Friday, April 1, 2022

Borders and soccer

In the last five centuries, the nation-state has become the most important form of political organization in the world, with important implications for economic and industrial organization (including the sports industries, where national teams, national federations and national tournaments play a key role). Since the end of the nineteenth century, empires and colonialism collapsed and resulted into many newly independent states, while at the same time there were attempts at political integration (the re-unified Germany, the European Union). One problem with the nation-state form of political organization is the constant and often violent questioning of borders. Today, small ethnically homogeneous countries coexist with muti-ethnic and diverse countries (as it could be seen in the final between Croatia –a former Yugoslav Republic- and France in the last World Cup).

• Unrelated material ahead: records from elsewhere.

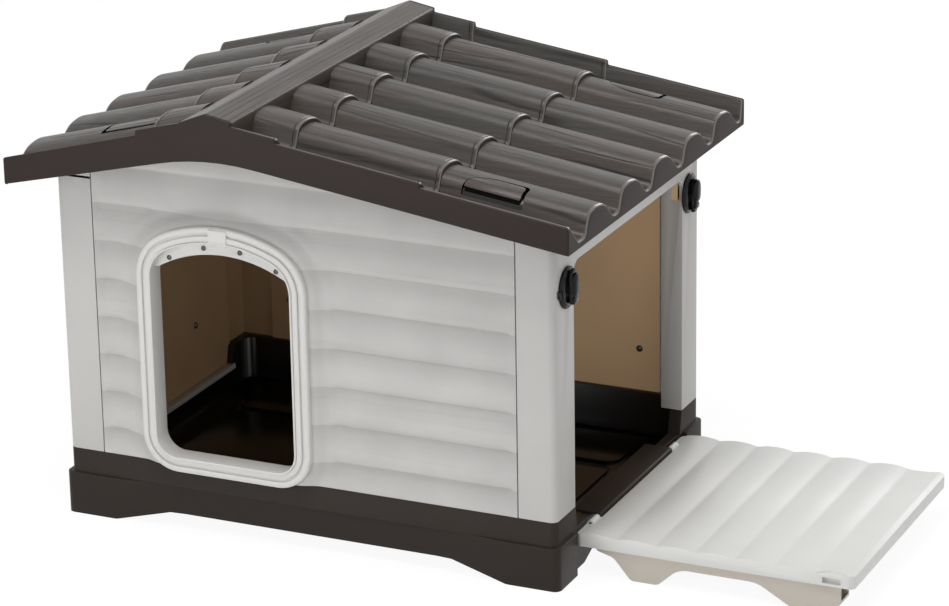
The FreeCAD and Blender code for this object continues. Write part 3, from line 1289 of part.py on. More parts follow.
def make_knobs():
    """A notched flange on the post, a stem through it, and an oblong bar that locks the closed porch."""
    for side, end in ((-1, "front"), (1, "rear")):
        name = "latch_knob_" + end
        body = new_body(name)
        post = half_width + s.fit_gap
        y, z = side * s.knob_side, s.knob_height
        flange = knob_rod(name + "_flange", s.knob_radius, s.knob_flange - s.fit_gap, post, side)
        stem = knob_rod(name + "_stem", s.stem_radius, s.bar_back + 4 * s.frame_wall,
                        half_width - 4 * s.frame_wall, side)
        wide, half = s.bar_width / 2, s.bar_half
        bar = sketch_of(body, name + "_bar", "YZ_Plane",
                        [box_corners(y - wide, y + wide, z - half, z + half)], half_width + s.bar_back)
        pad(body, bar, s.bar_thick)
        round_edges(body, wide * 0.9, lambda edge: runs_along(edge, "x"), name + "_ends")
        crown = sketch_of(body, name + "_crown", "YZ_Plane",
                          [box_corners(y - wide * 0.4, y + wide * 0.4, z - half * 0.8, z + half * 0.8)],
                          half_width + s.bar_back + s.bar_thick)
        pad(body, crown, s.bar_crown)
        edge_x = half_width + s.bar_back + s.bar_thick + s.bar_crown
        round_edges(body, s.bar_crown * 0.6, lambda edge: near(edge.CenterOfMass.x, edge_x), name + "_grip")
        whole = document.addObject("Part::MultiFuse", name + "_whole")
        whole.Shapes = [flange, stem, body]
        notches = []
        for turn, tag in ((-1, "a"), (1, "b")):
            notch = document.addObject("Part::Box", name + "_notch_" + tag)
            bind(notch, "Length", s.knob_flange + 2)
            bind(notch, "Width", s.knob_notch)
            bind(notch, "Height", s.knob_notch)
            bind(notch, "Placement.Base.x", half_width - 1)
            rim_y = y + turn * (s.knob_radius - s.knob_notch / 6)
            bind(notch, "Placement.Base.y", rim_y - s.knob_notch / 2)
            bind(notch, "Placement.Base.z", z - s.knob_notch / 2 + turn * s.knob_notch * 0.3)
            notches.append(notch)
        tools = document.addObject("Part::MultiFuse", name + "_notches")
        tools.Shapes = notches
        cut = document.addObject("Part::Cut", name + "_cut")
        cut.Base, cut.Tool = whole, tools
        sub_part(cut, name)
        ring = document.addObject("Part::Cut", "latch_washer_%s_cut" % end)
        washer_x = half_width - s.frame_wall - s.washer_wall - s.fit_gap
        ring.Base = knob_rod("latch_washer_%s_disc" % end, s.washer_radius, s.washer_wall, washer_x, side)
        ring.Tool = knob_rod("latch_washer_%s_hole" % end, s.stem_radius + s.stem_play,
                             s.washer_wall * 3, washer_x - s.washer_wall, side)
        sub_part(ring, "latch_washer_" + end)


# ---------------------------------------------------------------- build, check and write

def check(pieces):
    """Stop if a feature failed or a sub-part isn't a sound solid."""
    for thing in document.Objects:
        if "Invalid" in thing.State or "Error" in thing.State:
            raise ValueError("%s is in a bad state: %s" % (thing.Name, thing.State))
    for piece in pieces:
        shape = piece.Shape
        if shape.isNull() or not shape.isValid() or not shape.Solids:
            raise ValueError(piece.Label + " has no valid solid")


def build():
    make_base_tray()
    make_front_wall()
    make_rear_wall()
    make_frames()
    make_left_panel()
    make_wall_screws()
    make_door_ring()
    make_door_trim()
    make_curtain_strip()
    make_strip_screws()
    make_door_clip()
    make_roof()
    make_roof_screws()
    make_ridge_cap()
    make_lip()
    make_hinge_pins()
    make_porch_panel()
    make_foot_rails()
    make_knobs()
    document.recompute()
    check(PIECES)
    os.makedirs("parts", exist_ok=True)
    for piece in PIECES:
        piece.Shape.exportStep("parts/%s.step" % piece.Label)
        print("%-24s %d solids  %9.0f mm3" % (piece.Label, len(piece.Shape.Solids), piece.Shape.Volume))


build()
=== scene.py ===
"""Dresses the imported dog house: its moulded roof, siding, doorway, porch, knobs, and their plastics."""

import json
import math

import bmesh
import bpy
from mathutils import Matrix, Vector


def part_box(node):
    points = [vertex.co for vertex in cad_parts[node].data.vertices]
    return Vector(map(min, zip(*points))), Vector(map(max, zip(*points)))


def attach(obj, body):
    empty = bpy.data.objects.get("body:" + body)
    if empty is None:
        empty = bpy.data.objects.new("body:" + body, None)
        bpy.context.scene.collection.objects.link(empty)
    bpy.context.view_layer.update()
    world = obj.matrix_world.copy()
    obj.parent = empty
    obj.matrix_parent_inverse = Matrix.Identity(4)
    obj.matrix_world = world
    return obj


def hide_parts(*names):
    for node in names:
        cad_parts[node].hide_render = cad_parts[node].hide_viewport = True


bl_info = {
    "name": "Plastic Dog House",
    "version": (1, 0, 0),
    "blender": (4, 5, 0),
    "location": "3D View > Sidebar > Dog House",
    "description": "Builds the visible pieces and plastics of a dog house with a fold-up porch",
    "category": "Object",
}

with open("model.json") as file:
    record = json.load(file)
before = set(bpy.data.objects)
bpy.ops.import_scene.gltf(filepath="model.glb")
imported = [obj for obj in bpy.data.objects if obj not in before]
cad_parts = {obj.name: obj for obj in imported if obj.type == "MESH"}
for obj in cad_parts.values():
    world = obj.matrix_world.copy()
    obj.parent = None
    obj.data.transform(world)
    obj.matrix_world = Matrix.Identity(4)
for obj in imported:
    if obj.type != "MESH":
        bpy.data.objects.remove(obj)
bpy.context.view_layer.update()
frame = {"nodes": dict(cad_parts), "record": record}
NODES = frame["nodes"]
MM = 0.001
HOUSE_HALF = 327.0
# share of painted glow on the inside of the walls, at the left and at the right end
GLOW_LEFT, GLOW_RIGHT = 0.02, 0.42


def middle_of(node):
    """The middle of a CAD node's box, in metres."""
    low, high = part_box(node)
    return (low + high) / 2


# The middle of the house is the middle of its base: the porch shifts the part's origin to the right.
HOUSE_X = middle_of("base_tray").x


# ---------------------------------------------------------------- colours and stage settings

class HouseColours(bpy.types.PropertyGroup):
    """Colours of the plastics."""

    def colour(words, default):
        return bpy.props.FloatVectorProperty(name=words, description="Colour of the " + words.lower(),
                                             subtype="COLOR", size=3, min=0, max=1, default=default)

    roof: colour("Roof", (0.066, 0.050, 0.043))
    roof_grey: colour("Roof where it is greyer", (0.060, 0.056, 0.050))
    roof_dark: colour("Roof grain", (0.014, 0.011, 0.010))
    # painted highlight: the rolled edges of the courses are lighter than the roof, for the shine they catch
    bead: colour("Rolled edges of the courses", (0.15, 0.135, 0.125))
    fascia: colour("Fascia", (0.032, 0.023, 0.021))
    base: colour("Base", (0.026, 0.0195, 0.0155))
    # painted shade: the base's brown darkened nearly to black for the tub's inside, the hatch pockets and the lids'
    # edges
    tub: colour("Tub", (0.004, 0.0035, 0.003))
    wall: colour("Siding", (0.56, 0.55, 0.535))
    # painted light: the inside of the grey walls is tan, as the plastic looks with daylight through it
    inside: colour("Inside of the walls", (0.42, 0.28, 0.16))
    trim: colour("Door trim", (0.68, 0.67, 0.65))
    porch: colour("Porch", (0.74, 0.74, 0.72))
    rail: colour("Foot rails", (0.58, 0.53, 0.465))
    knob: colour("Knobs", (0.006, 0.006, 0.006))
    steel: colour("Screws", (0.20, 0.19, 0.18))


class StageSettings(bpy.types.PropertyGroup):
    """Camera lens and lamp power."""

    lens: bpy.props.FloatProperty(name="Lens", description="Focal length on a 36 mm sensor", default=141.2, min=20, max=300)
    lamp_power: bpy.props.FloatProperty(name="Lamp power", description="Power of the key lamp", default=42.0, min=0, unit="POWER")


PROPERTY_GROUPS = {"house_colours": HouseColours, "house_stage": StageSettings}


# ---------------------------------------------------------------- node helpers

class Graph:
    """Adds nodes to a node tree and joins them, so that a formula reads in one line."""

    def __init__(self, tree):
        self.tree = tree

    def node(self, kind, values=None, **settings):
        made = self.tree.nodes.new(kind)
        for name, value in settings.items():
            setattr(made, name, value)
        for key, value in (values or {}).items():
            self.give(made.inputs[key], value)
        return made

    def give(self, socket, value):
        if isinstance(value, bpy.types.NodeSocket):
            self.tree.links.new(value, socket)
        else:
            socket.default_value = value

    def maths(self, operation, *values, clamp=False):
        made = self.node("ShaderNodeMath", operation=operation, use_clamp=clamp)
        for socket, value in zip(made.inputs, values):
            self.give(socket, value)
        return made.outputs[0]

    def blend(self, factor, first, second, kind="RGBA", blend_type="MIX"):
        made = self.node("ShaderNodeMix", data_type=kind, blend_type=blend_type)
        places = {"RGBA": (0, 6, 7, 2), "FLOAT": (0, 2, 3, 0)}[kind]
        self.give(made.inputs[places[0]], factor)
        self.give(made.inputs[places[1]], first)
        self.give(made.inputs[places[2]], second)
        return made.outputs[places[3]]

    def vector(self, operation, *values, scale=None):
        made = self.node("ShaderNodeVectorMath", operation=operation)
        for socket, value in zip(made.inputs, values):
            self.give(socket, value)
        if scale is not None:
            self.give(made.inputs["Scale"], scale)
        return made.outputs[0]

    def ramp(self, value, low, high, to_low=0.0, to_high=1.0, smooth=False):
        made = self.node("ShaderNodeMapRange", {0: value, 1: low, 2: high, 3: to_low, 4: to_high},
                         interpolation_type="SMOOTHSTEP" if smooth else "LINEAR")
        return made.outputs[0]


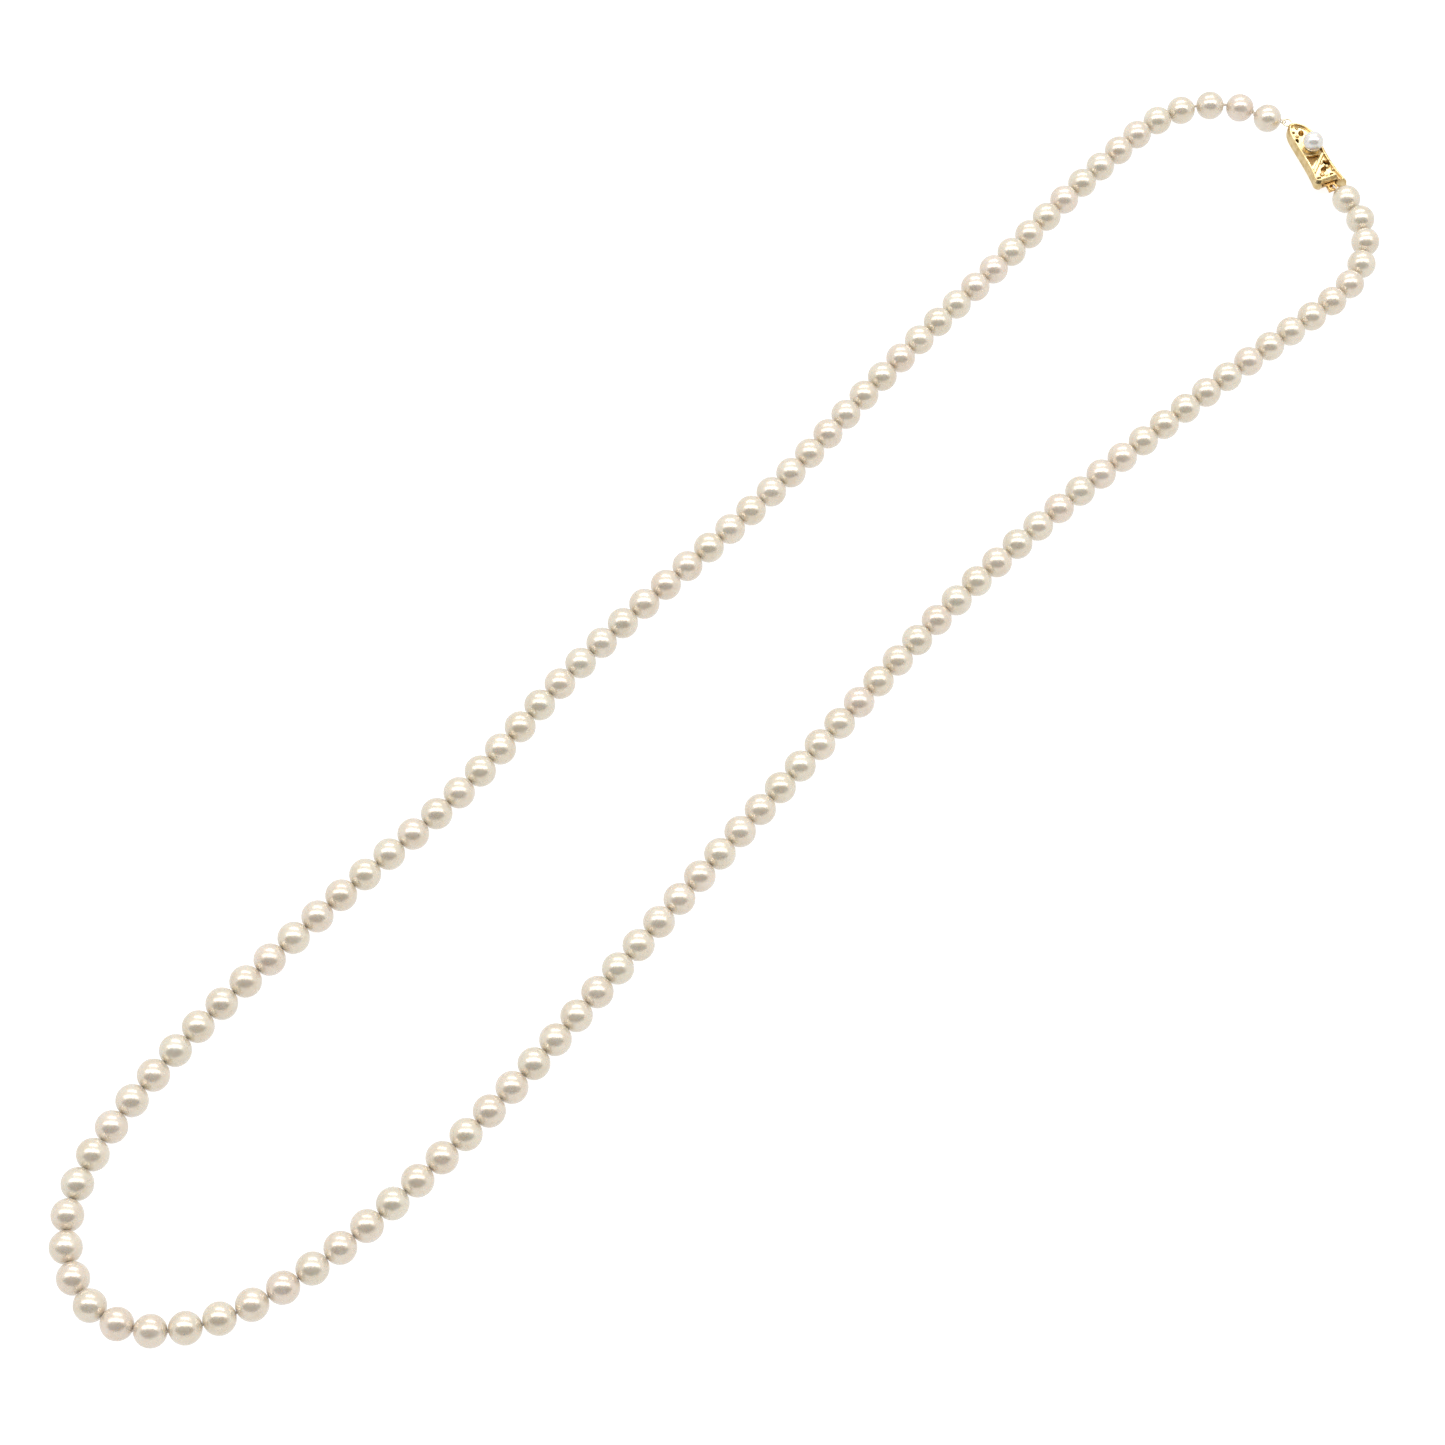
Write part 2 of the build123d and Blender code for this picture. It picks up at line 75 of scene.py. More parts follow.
# ---------------------------------------------------------------- sizes, in millimetres
CLASP_ORIGIN = Vector((-3.8285, 189.932, 0.0))
CLASP_TURN = math.radians(-23.8)
BACK_RADIUS = 3.15  # of the pearls beside the clasp
LINE_HEIGHT = 3.15  # of the clasp's ring and eye, level with those pearls' middles
RING_CENTRE = -2.3
RING_RADIUS = 1.0
EYE_CENTRE = 18.3
EYE_MIDDLE = 0.875  # from the eye's centre to the middle of its rim

SEGMENTS = 40  # points round a pearl's drilled axis
RINGS = 26  # steps over a pearl, from one mouth of its hole to the other
SKIN = 0.01  # how far a pearl's finish stands proud of its solid
BORE_RADIUS = 0.3
LIP = 0.04  # rounding at the mouth of a drilled hole
LIP_TURNS = [math.radians(turn) for turn in (0, 30, 60)]
OUT_OF_ROUND = 0.012  # the most that a pearl is squeezed, as a share of its radius
LUMP = 0.002  # the most that each of its three waves takes off, as a share too

SILK_RADIUS = 0.25
SILK_HEIGHT = 3.205
YARN_HOLLOW = 0.78  # radius between a yarn's two plies, as a share of its full radius
YARN_SWELL = 0.22  # the rest, out to the ply's back
KNOTTED_GAPS = 3  # all beside the ring end of the clasp
KNOT_YARN = 0.11
KNOT_REACH = 0.19
KNOT_WAVE = 0.07
KNOT_DEPTH = 0.12  # along the thread, to each side of the knot's middle
LOOP_YARN = 0.15
LOOP_BEND = 0.6
LOOP_EXCESS = 0.05  # from the middle of the held wire on to the centre of the bend
LEG_OFFSET = 0.17  # of each leg from the axis of the drilled hole
LEG_LENGTH = 1.0  # the straight part of a leg, inside the pearl
FLARE_START = 0.15  # how deep inside the hole the legs begin to spread

FOLD_START = 5.62
FOLD_HEIGHT = 2.985
FOLD_BEND = 0.36
FOLD_LAP = 0.25  # how far the fold's straight part runs on toward the eye
FOLD_HALF_WIDTH = 1.42
FOLD_END = ((0.0, 0.12), (0.1, 0.03), (0.3, 0))  # distance from an end, and the shrink there

PEG_HOLE_RADIUS = 0.44
PEG_HOLE_DEPTH = 0.6  # the part of the peg's hole that is modelled
CLASP_PEARL_SEGMENTS = 48
CLASP_PEARL_RINGS = 32
CLASP_PEARL_SQUEEZE = 0.004


def clasp_point(along, across=0.0, height=0.0):
    """A point of the clasp's own frame, in the necklace's frame, in millimetres."""
    turn = Matrix.Rotation(CLASP_TURN, 3, "Z")
    return CLASP_ORIGIN + turn @ Vector((along, across, height))


RING_POINT = clasp_point(RING_CENTRE, 0, LINE_HEIGHT)
EYE_POINT = clasp_point(EYE_CENTRE, 0, LINE_HEIGHT)


# ---------------------------------------------------------------- node helpers
def material(name):
    """A new material with its node tree and its main shader."""
    mat = bpy.data.materials.new(name)
    mat.use_nodes = True
    tree = mat.node_tree
    return mat, tree, tree.nodes["Principled BSDF"]


def settle(node, **values):
    """Plain values on a shader node's named sockets."""
    for key, value in values.items():
        node.inputs[key.replace("_", " ")].default_value = value


def object_coordinates(tree):
    return tree.nodes.new("ShaderNodeTexCoord").outputs["Object"]


def noise(tree, coordinates, scale, detail=3.0, roughness=0.5):
    """Cloudy noise with about scale waves to a metre."""
    node = tree.nodes.new("ShaderNodeTexNoise")
    settle(node, Scale=scale, Detail=detail, Roughness=roughness)
    tree.links.new(coordinates, node.inputs["Vector"])
    return node.outputs["Fac"]


def ramp(tree, factor, stops):
    """A colour ramp through (position, colour) stops."""
    node = tree.nodes.new("ShaderNodeValToRGB")
    while len(node.color_ramp.elements) < len(stops):
        node.color_ramp.elements.new(0.5)
    for element, (position, colour) in zip(node.color_ramp.elements, stops):
        element.position = position
        element.color = (*colour, 1)
    tree.links.new(factor, node.inputs["Fac"])
    return node.outputs["Color"]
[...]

World Cups and other tournaments exhibit both national pride and global integration, sometimes with internationally mobile players on the pitch having difficulties to understand the (not always peaceful) feelings of the crowds.

Some examples of these border tensions are the US Civil War in the nineteenth century, which started with the secession attempts of Southern states, or the partition between India and Pakistan in the 1960s following the Independence of India from the British empire, which was accompanied by thousands of deaths and the forced displacement of millions of people, or the Independence of Ireland in the 1920’s, which was accompanied by the partition of the island of Ireland between the Republic of Ireland and Northern Ireland (with the latter belonging to the UK, and suffering violence between the Catholic and Protestant communities until the Good Friday Agreement of the late 1990s). A recent speech by the Kenyan ambassador to the UN warned about the risks of questioning existing borders, even acknowledging their unavoidable imperfection.

Since the end of the twentieth century, border disputes and re-drawing have not stopped. The Balkan wars in the 1990’s transformed the federal nation-state of Yugoslavia into a collection of republics, after a war with more than 100.000 deaths and millions of refugees. The fall of the Berlin Wall and the collapse of communism in Eastern Europe was accompanied by the creation of new republics (such as Ukraine, the Baltic countries, Central Asian republics and others) that were previously integrated into the Soviet Union, or the partition of a previously communist country, Czechoslovakia, into the Czech Republic and Slovakia. All these movements have changed the organization of sports and soccer in particular, with the creation of new national teams and new leagues. The recent invasion of Ukraine by Putin’s Russia shows that the current status-quo is far from stable. According to American historian Timothy Snyder (in his book “The Road to Unfreedom”), many of these secession movements are not unrelated and reports about a policy (by the current regime in Russia) of advocating separatism in all countries except Russia itself (the South from the US, Scotland from Britain, Catalonia from Spain, Crimea and the Donbas region from Ukraine, any member-state from the EU…).

The European Union is the result of an integration project that started after the Second World War, to bring peace to Europe through economic integration. Although the UK was not among the founding members, it joined in the 1970s, but decided to leave (in the so-called Brexit) the club in a referendum in 2016, to become the first country to exit, with the Republic of Ireland remaining one of the current 27 member-states. The internationalization of the English soccer Premier League is difficult to understand without the free movement of workers and capital in the EU Single Market. Exiting this single market implies that now players joining a British club must do so under a “points system,” by which only top players over 18 years old can join. Some commentators have predicted that this will make the Premier League weaker. In any event, Brexit does not imply English teams leaving the Champions League (which is open to European teams out of the EU). 

The campaign for Catalonia to secede from Spain accelerated in 2012, after the main (until then) dominant moderate nationalist party joined the pro-independence forces. In 2017, an illegal secession referendum was called by the regional government on the basis of a set of decisions by the nationalist dominated regional Parliament which declared the rejection of the Spanish Constitution. After this, a dozen pro-independence leaders were arrested and judged, and six left the country. The Spanish government temporarirly suspended regional self-rule for some months, to be restored in the spring of 2018 with a newly elected regional government also led by pro-independence forces. Those that went to jail were pardoned by the Spanish government in 2021. The prospect of a Catalan national team or a Catalan league was not strong enough to culminate this now decaying campaign.